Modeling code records
'''
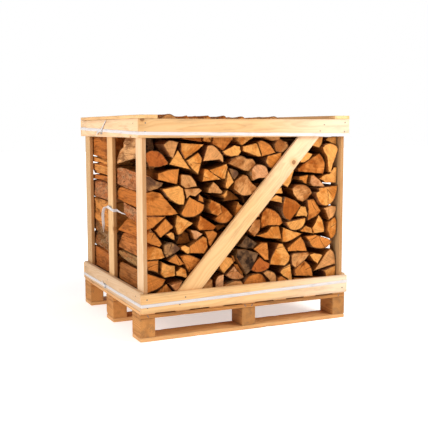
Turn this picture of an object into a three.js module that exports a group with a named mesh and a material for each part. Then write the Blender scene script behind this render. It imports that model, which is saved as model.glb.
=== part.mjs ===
// A slatted crate of split firewood, standing on a four-way pallet and held by three straps.
// Millimetres, +Z up. The origin is on the floor under the middle of the pallet. +X runs along
// the long side and -Y is the front, where the sawn ends of the logs and the brace show.

import * as THREE from "three";

// ---- Driving dimensions ----------------------------------------------------------------

const PALLET = { long: 1200, deep: 1000 };
const BOARD = { wide: 95, thick: 20 }; // the crate's one board size
const BOTTOM_BOARD = { wide: 125, thick: 22 };
const BLOCK = { long: 78, deep: 125, high: 95 };
const STRINGER = { wide: 125, thick: 21 };
const DECK_BOARD = { wide: 78, thick: 18, count: 7 };

const TOP_RAIL_UNDERSIDE = 1004;
const RAIL_DROP = 8; // how far the front and back rails hang over the deck boards' ends
const CAP_THICK = 19;
const MIDDLE_POST_OFFSET = 20; // the middle posts stand this far behind the centre line
const BRACE = { lowX: -410, highX: 443, run: 128.6 }; // centre line's ends, and width along X

const LOG_LENGTH = 472;
const END_SETBACK = 4; // a top log's ends lie this far inside its row's ends
const STACK = { halfLong: 557, gapBehindBrace: 2 };

// The front row's top, in X and Z from left to right: the crowns of its upper logs, and the
// hollows between them that the named top logs lie in. The back row's top is its mirror.
const STACK_TOP = [
  [-557, 952], [-508, 955], [-470, 978], [-430, 993], [-380, 990], [-360, 997],
  [-358, 1062], [-308, 1106], [-262, 1050], [-254, 990], [-250, 978], [-200, 970],
  [-197, 966], [-133, 929], [-76, 988], [-60, 978], [-53, 976], [-27, 953], [48, 997],
  [52, 1002], [54, 1062], [76, 1101], [100, 1066], [103, 1000], [104, 990], [155, 974],
  [200, 982], [207, 990], [212, 1040], [262, 1069], [308, 1048], [316, 1012], [352, 1062],
  [392, 1046], [400, 1000], [502, 1000], [506, 1004], [510, 1064], [540, 1088], [557, 1058],
];

// The named top logs of the front row, from left to right. Each section starts with the
// points of its round bark side, and its other sides are split flat.
const TOP_LOGS = [
  { bark: 5, section: [[-497, 1010], [-480, 1082], [-426, 1112], [-376, 1080], [-363, 1012],
    [-372, 1001], [-488, 1001]] },
  { bark: 3, section: [[-250, 1076], [-226, 1109], [-192, 1050], [-199, 977], [-245, 984]] },
  { bark: 3, section: [[-181, 1075], [-122, 1098], [-83, 1052], [-80, 994], [-133, 936],
    [-193, 972]] },
  { bark: 3, section: [[-52, 1066], [0, 1096], [44, 1058], [46, 1004], [-27, 960],
    [-50, 986]] },
  { bark: 3, section: [[107, 1070], [150, 1101], [203, 1046], [197, 989], [155, 981],
    [109, 997]] },
  { bark: 4, section: [[410, 1050], [440, 1090], [485, 1078], [500, 1030], [496, 1006],
    [404, 1006]] },
];
// The back row leaves out the narrow one, so its hollow stays open there.
const NARROW_LOG = TOP_LOGS[1];

const STRAP = { wide: 16, thick: 1, corner: 1.6 };
const TOP_STRAP = { z: 1023, risePerX: -0.0092, risePerY: 0.0221 };
const BOTTOM_STRAP = { z: 191, risePerX: 0.0192, risePerY: -0.0115 };
const MIDDLE_STRAP = { z: 612.5, risePerY: 0.12, strandEndsAtY: -286 };
const BUCKLE = { long: 34, high: 25, wire: 3, corner: 5 };
const GAP = 0.3; // between a strap and what it lies on, and under each top log

// The strap's loose end: the line it hangs along, from the middle buckle down to its tip.
const TAIL_ROUTE = [
  [-586, 31, 620], [-588.5, 40, 622.5], [-591, 50, 624], [-593, 60, 623.5],
  [-595, 70, 620.5], [-596.5, 79, 615], [-598, 87, 606.5], [-599, 93, 596],
  [-599.5, 97, 584], [-599.5, 99.5, 571], [-599.5, 100.5, 558], [-599, 100, 545],
  [-598.5, 98.5, 532], [-598, 96.5, 519], [-598, 94.5, 506], [-598, 93.5, 493],
  [-598, 94, 480],
];
// How the tape's width is turned along that line: a share of its length, then the direction.
const TAIL_TURNS = [
  [0, [0, 0, 1]], [0.22, [1, 0, 0]], [0.75, [1, 0, 0]], [1, [0.6, 0.8, 0]],
];
const TAIL_STEPS = 34;

// ---- Heights and faces worked out from them --------------------------------------------

const halfLong = PALLET.long / 2;
const halfDeep = PALLET.deep / 2;
const blockFoot = BOTTOM_BOARD.thick;
const blockTop = blockFoot + BLOCK.high;
const deckUnderside = blockTop + STRINGER.thick;
const deckTop = deckUnderside + DECK_BOARD.thick;
const topRailTop = TOP_RAIL_UNDERSIDE + BOARD.wide - 3;
const postFace = halfLong - BOARD.thick; // the side rails' inner face, where the posts stand
const postInner = postFace - BOARD.thick;
const braceInner = halfDeep - BOARD.thick;

// ---- Finishes --------------------------------------------------------------------------

const wood = (color, roughness = 0.8) =>
  () => new THREE.MeshStandardMaterial({ color, roughness, metalness: 0 });
const palletWood = wood(0xd29a5b);
const blockWood = wood(0xb97f45);
const crateWood = wood(0xecc794, 0.7);
const splitWood = wood(0xc07c40, 0.85);
const strapWeave = wood(0xece7e4, 0.55);
const buckleWire = () =>
  new THREE.MeshStandardMaterial({ color: 0x9a9da0, roughness: 0.35, metalness: 0.9 });

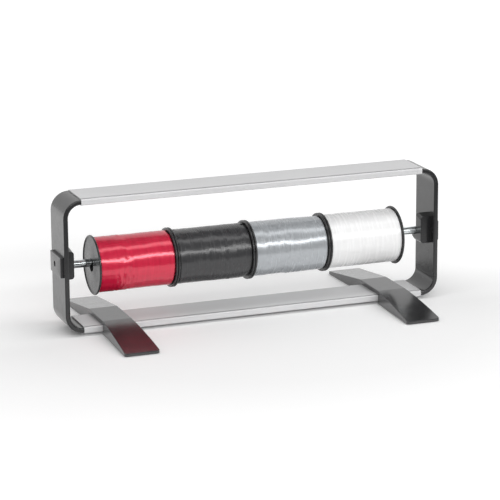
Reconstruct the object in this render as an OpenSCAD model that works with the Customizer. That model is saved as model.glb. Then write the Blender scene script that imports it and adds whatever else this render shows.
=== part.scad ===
// Counter dispenser for four spools of curling ribbon.
// X runs along the axle, +Y points away from the user and +Z is up.
// The origin lies on the table, under the middle of the object.

/* [Frame] */
// Free width between the side brackets beside the row of spools, both sides together
side_room = 81.3; // [70:0.1:160]
// Depth of the bars and side brackets, front to back
frame_depth = 58; // [52:1:80]
// Thickness of a bar
bar_thickness = 8.8; // [7.8:0.1:12]
// Wall and inner ribs of the hollow bar
bar_wall = 1.5; // [1:0.1:2]
// Radius along the four long edges of a bar
bar_edge_radius = 1.6; // [0.8:0.1:2.5]
// Height of the frame, over both bars
frame_height = 172.8; // [167:0.2:260]
// Gap between the lower bar and the table
ground_clearance = 3.5; // [2.8:0.1:8]

/* [Side brackets] */
// Reach of a bracket past the end of the bars
bracket_reach = 23.5; // [23:0.5:40]
// Thickness of the upright part of a bracket
bracket_thickness = 6; // [4.5:0.1:9]
// Thickness of the two short legs that meet the bars, set in behind the bars' faces
leg_thickness = 5.9; // [5.8:0.1:7.8]
// Outer radius of a frame corner
corner_radius = 23; // [16:0.5:23]
// Length of the tongues inside a bar
tongue_length = 30; // [18:1:60]
// Width of the raised bead's step along the bracket's edges
bead_step = 1.1; // [0.5:0.1:1.8]

/* [Feet] */
// Length of a foot, front to back
foot_length = 264; // [200:2:340]
// Length of the flat top over the bar
foot_flat = 60; // [58:1:90]
// Width of a foot at its middle
foot_waist = 38; // [30:0.5:50]
// Width of a foot at its tips
foot_tip_width = 41; // [30:0.5:54]
// Thickness of a foot above the lower bar
foot_web = 5.7; // [5:0.1:9]
// Height of the tips above the table
foot_tip_height = 4.2; // [3.8:0.1:6]
// Wall of the moulded foot
foot_wall = 2.6; // [1.6:0.1:3.5]
// Distance from the end of a bar to the middle of a foot
foot_inset = 42.5; // [35:0.5:110]

/* [Axle and holders] */
// Diameter of the steel axle
axle_diameter = 10; // [8:0.5:12]
// Height of the axle above the table
axle_height = 85.7; // [82:0.1:100]
// Distance of the axle behind the middle of the frame
axle_setback = 3; // [0:0.5:6]
// Height of the cover plates and their screws over the axle
plate_rise = 3.4; // [2:0.1:6]
// Height of a holder block at its front
block_height = 35; // [32:0.5:42]
// Thickness of a block under the axle
hook_floor = 9.4; // [7:0.1:14]
// Reach of the left block in from its bracket
left_block_reach = 9.6; // [8:0.1:16]
// Reach of the right block in from its bracket
right_block_reach = 13.7; // [8:0.1:16]
// Thickness of the block's back wall
block_base = 3.5; // [3:0.1:5]
// Thickness of a cover plate
plate_thickness = 3.6; // [3.2:0.1:5]
// Depth of a cover plate, front to back
plate_depth = 45.6; // [40:0.2:47]
// Height of a cover plate
plate_height = 26.4; // [20:0.2:34]

/* [Spools and ribbon] */
// Flange diameter of a spool
flange_diameter = 76; // [60:0.5:77]
// Length of a spool over its flanges
spool_length = 102.8; // [60:0.2:103]
// Thickness of a flange
flange_thickness = 2; // [1.4:0.1:3]
// Bore of a spool
spool_bore = 17; // [15:0.1:18]
// Outer diameter of a spool's core tube
core_diameter = 22; // [21:0.1:30]
// Diameter over the wound ribbon
winding_diameter = 69.5; // [56:0.5:70.5]
// Width of the ribbon
ribbon_width = 5; // [4:0.1:5.2]
// Turns of the outer layer
ribbon_turns = 16; // [8:1:17]
// Sideways place of the row of spools on the axle
row_shift = -2.9; // [-8:0.1:8]

/* [Hidden] */

// Smoothness of round surfaces
$fn = 72;
// Reach of a cut past the surface it opens
overrun = 1;
// Gap between moulded pieces that slide together
slip = 0.2;
// Gap between a screw or peg and its hole
screw_slip = 0.06;
// Gap between pieces that turn or lift on each other
running_gap = 0.25;

// Colours
aluminium = "lightgrey";
black_plastic = "dimgray";
dark_plastic = "#2b2b2d";
steel = "silver";
rubber = "#1d1d1d";
ribbon_colours = ["crimson", "#3a3a3d", "#a9adb0", "whitesmoke"];

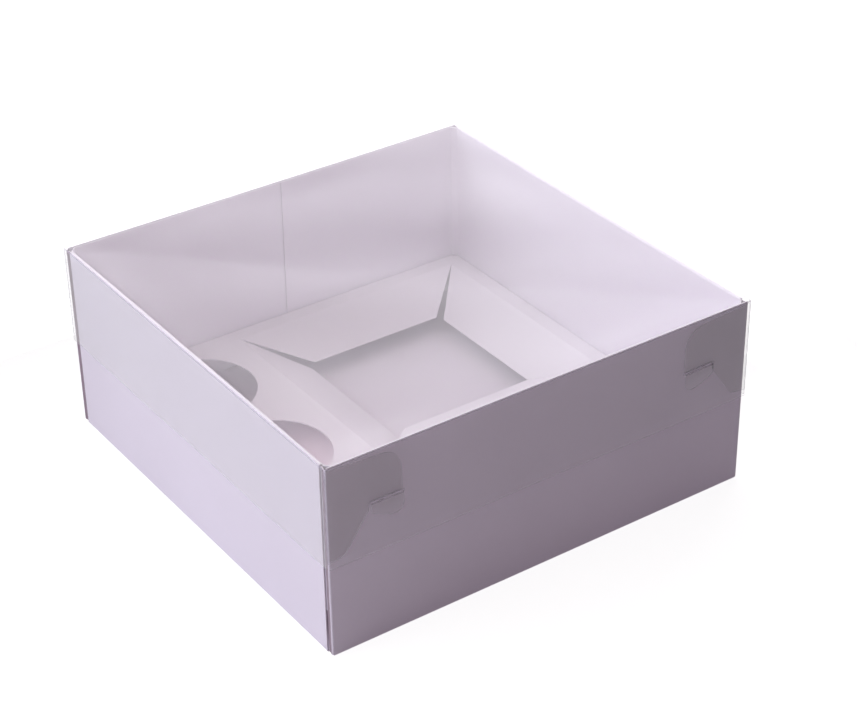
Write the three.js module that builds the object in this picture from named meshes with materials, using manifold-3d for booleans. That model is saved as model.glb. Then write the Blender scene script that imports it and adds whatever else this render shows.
'''
THE EXERCISE
Your task is to quote, without any alteration, the lines running from the top of the records to the line that holds "18, count: 7", both included.

RESULT OF THIS TASK
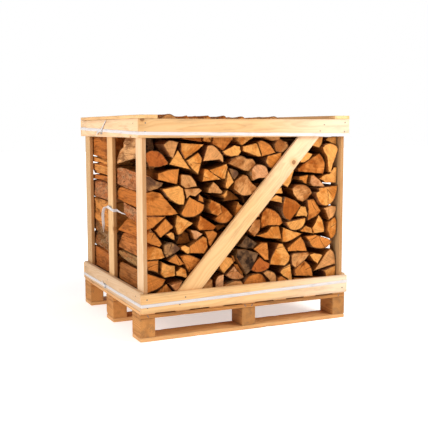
Turn this picture of an object into a three.js module that exports a group with a named mesh and a material for each part. Then write the Blender scene script behind this render. It imports that model, which is saved as model.glb.
=== part.mjs ===
// A slatted crate of split firewood, standing on a four-way pallet and held by three straps.
// Millimetres, +Z up. The origin is on the floor under the middle of the pallet. +X runs along
// the long side and -Y is the front, where the sawn ends of the logs and the brace show.

import * as THREE from "three";

// ---- Driving dimensions ----------------------------------------------------------------

const PALLET = { long: 1200, deep: 1000 };
const BOARD = { wide: 95, thick: 20 }; // the crate's one board size
const BOTTOM_BOARD = { wide: 125, thick: 22 };
const BLOCK = { long: 78, deep: 125, high: 95 };
const STRINGER = { wide: 125, thick: 21 };
const DECK_BOARD = { wide: 78, thick: 18, count: 7 };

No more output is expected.